Monday, Jul. 28, 1975

Tattle Tales

By Paul Gray

THE OXFORD BOOK OF LITERARY ANECDOTES

Edited by JAMES SUTHERLAND 382 pages. Oxford University Press. $15.

And then there was the story of Richard Burbage, the original Richard III. An Elizabethan groupie approached him after a performance in the early 1590s and asked him to visit her that night, announcing himself "by the name of Richard the Third." Burbage complied and was greeted by a message from one Will Shakespeare announcing "that William the Conqueror was before Richard the Third."

Anyone who has faith in the veracity of that anecdote may also wish to make a down payment on Waterloo Bridge. As this grab bag of 484 snippets of British literary gossip demonstrates, when the unvarnished truth is lost a lacquered fabrication will do handsomely. Editor Sutherland, a professor at the University of London, may claim to have weeded out proven forgeries and falsehoods. But he readily admits to choosing (when more than one exists) the stylish version of each story, even though "it may have no apparent authority." And why not? As a class, authors may have no more spontaneous wit than plumbers or bank presidents. What they do have are literary friends (and enemies) who follow Santayana's dictum: "Sometimes we have to change the truth in order to remember it."

Terrible Superlatives. Assembled chronologically from Caedmon (circa 670) to Dylan Thomas, these footnotes and headstones have a variety of uses. Literary Anecdotes forms a handy vade mecum of great and terrible superlatives. What, for instance, is the best way to die? Surely it must be singing lustily, as did William Blake. Who invented the most uncomfortable method of fishing? The appropriately named Thomas Birch, who tried to make himself inconspicuous to the fish by dressing up as a tree. What is the most gallant method of repulsing a bore at a party? Undoubtedly, Robert Browning's: "But, my dear fellow, this is too bad. I am monopolizing you."

The book also presents a collage of classic one-liners for use in very special circumstances. Perhaps only once a millennium will a nobleman state that an actor-playwright will die either from venereal disease or hanging. Samuel Foote's riposte: "My Lord, that will depend upon one of two contingencies --whether I embrace your lordship's mistress or your lordship's principles." Hardly more common is the straight line offered to James Joyce by a burbling admirer: "May I kiss the hand that wrote Ulysses?" Snapped Joyce: "No, it did a lot of other things too!" When prompted by the right question, even T.S. Eliot was capable of turning in a passable impression of Groucho Marx. Asked if most editors are not failed writers, Eliot said, "Perhaps, but so are most writers."

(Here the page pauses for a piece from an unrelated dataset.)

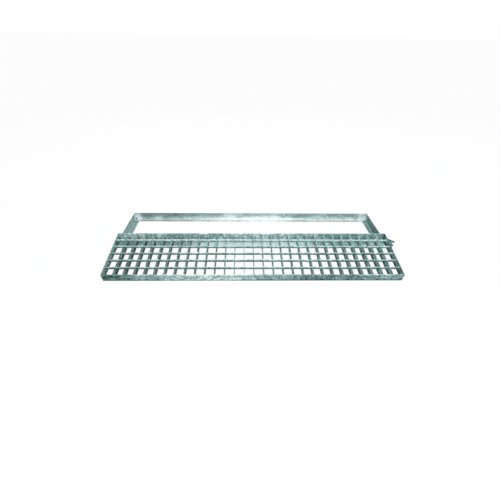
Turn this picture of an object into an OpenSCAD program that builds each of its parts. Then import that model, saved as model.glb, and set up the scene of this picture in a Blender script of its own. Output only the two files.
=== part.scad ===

Most of these stories catch authors with their wigs off or their guards down. But not all anecdotes diminish their subjects. For every example of crankiness or distemper, there is a peek at private heroism and unsuspected virtues: Sir Walter Scott dictating three novels while he writhed in agony from attacks of gallstones; Samuel Johnson quietly doing public penance for a childhood act of disobedience committed 50 years earlier; Oscar Wilde, in prison and disgrace, discussing books with his respectful jailer; Poet John Stubbs, condemned to have his right hand cut off for offending Queen Elizabeth I, lifting his hat with his left hand and crying out, "God save the Queen!"

Surprisingly, Sutherland leaves out some prominent -- and promising --names. Where, for example, is Christopher Marlowe? Lewis Carroll is absent, not to mention his celebrated crushes on Victorian nymphets. And the book shows a predilection for minor clerics and third-rate poetasters that is a bit too donnish for 1975. Yet in the end, the musty, bibliomaniacal quality only adds to the volume's charm. Lord Chesterfield once told his son that "there are very many [books], and even very useful ones, which may be read with ad vantage by snatches and unconnectedly." This is one of them.